Gaddafi 'Isn't Running Out Of Oil', Say MoD

Gaddafi 'Isn't Running Out Of Oil', Say MoD

Suggestions Libyan leader Muammar Gaddafi will soon run out of oil are wide of the mark, according to intelligence being handed to Britain's military chiefs.

Sky News understands daily MoD reports on the oil situation give a markedly different view of just how long the loyalists can keep fighting.

One source told Sky: "Essentially they say 'Contrary to what you may have read elsewhere, there is no prospect of Gaddafi running out of oil for military purposes any time soon.

"Just because the people can't fill their tanks doesn't mean Gaddafi can't fill his."

An article in The Economist in June cited the fact that drivers in Tripoli faced queues of more than a mile and prices 50 times that in the eastern city of Benghazi as evidence of dwindling stocks - yet loyalist forces have maintained the tempo of their anti-rebel campaign.

A fortnight ago, US intelligence reports claimed that the Gaddafi regime would soon face major cash and oil shortages.

Certainly there is a shortage of hard currency available to the loyalist government, and increasingly they have been forced to issue credit notes instead of cash to pay debts.

And the rebel push into the Nafusa mountains places at risk the flow of crude oil to the loyalist al Zawiyah refinery.

Yet MoD analysts suggest that the situation is not as bleak for Gaddafi as some have suggested - and with the Nato mandate due to run out at the end of September this has served to focus minds on a diplomatic solution.

Another Whitehall source told Sky: "Politically it's been decided that the Libyans have to be seen to do the major heaving and lifting on this one.

"It's important for the rest of the Arab world for it to come across that the Libyans are winning their own freedom, for the demonstration effect.

"But things have consequently moved more slowly than expected. It's no coincidence that there is now a real push to find a political way forward."

Speaking at a press conference, William Hague said Gaddafi was facing fuel difficulties, but that they were not necessarily fatal.

"Certainly it appears that fuel supplies are becoming more difficult for the Gaddafi regime," the Foreign Secretary said.

"It is known, it has been publicly reported, that opposition forces in the (Nafusa mountains) have been able to interdict the operation of the pipeline leading to the al Zawiyah refinery.

"That does affect fuel supplies to the West.

"I can't say whether that will be a decisive factor but clearly it makes things more difficult for the Gaddafi regime."

Sky's foreign affairs editor Tim Marshall revealed that Libyan embassy staff will now be expelled from London and the rebel National Transitional Council NTC recognised as the legitimate representative of the Libyan people.

However, the nine diplomats will leave "over the course of the summer" according to Foreign Office officials - preserving a vital communications link to Col Gaddafi and the possibility of valuable defections, for now at least.

Earlier this month, Saif al Gaddafi confirmed that his father would accept elections overseen by international observers in return for a ceasefire.

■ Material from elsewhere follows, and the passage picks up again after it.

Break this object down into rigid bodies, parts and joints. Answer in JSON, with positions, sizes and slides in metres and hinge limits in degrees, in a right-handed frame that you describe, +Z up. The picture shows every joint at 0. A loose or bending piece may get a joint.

The Foreign Secretary has indicated he would be happy to see Col Gaddafi remain in Libya.

"It is for the Libyan people to determine their own future. Whatever happens, Gaddafi must leave power," he said on Monday.

"He must never again be able to threaten the lives of Libyan civilians nor to destabilise Libya once he has left power.

"Obviously, leaving Libya itself would be the best way of showing the Libyan people they no longer have to live in fear of Gaddafi.

"But as I have said all along, this is ultimately a question for Libyans to determine."

Sources said Mr Hague was not denoting a shift in British thinking because ministers have maintained from the start of the military action in March that the future of Libya will be decided by its own people.

However, a political solution was not pursued until it became clear that a rebel assault on Tripoli was, if not impossible, then highly unlikely, and with little guarantee of success.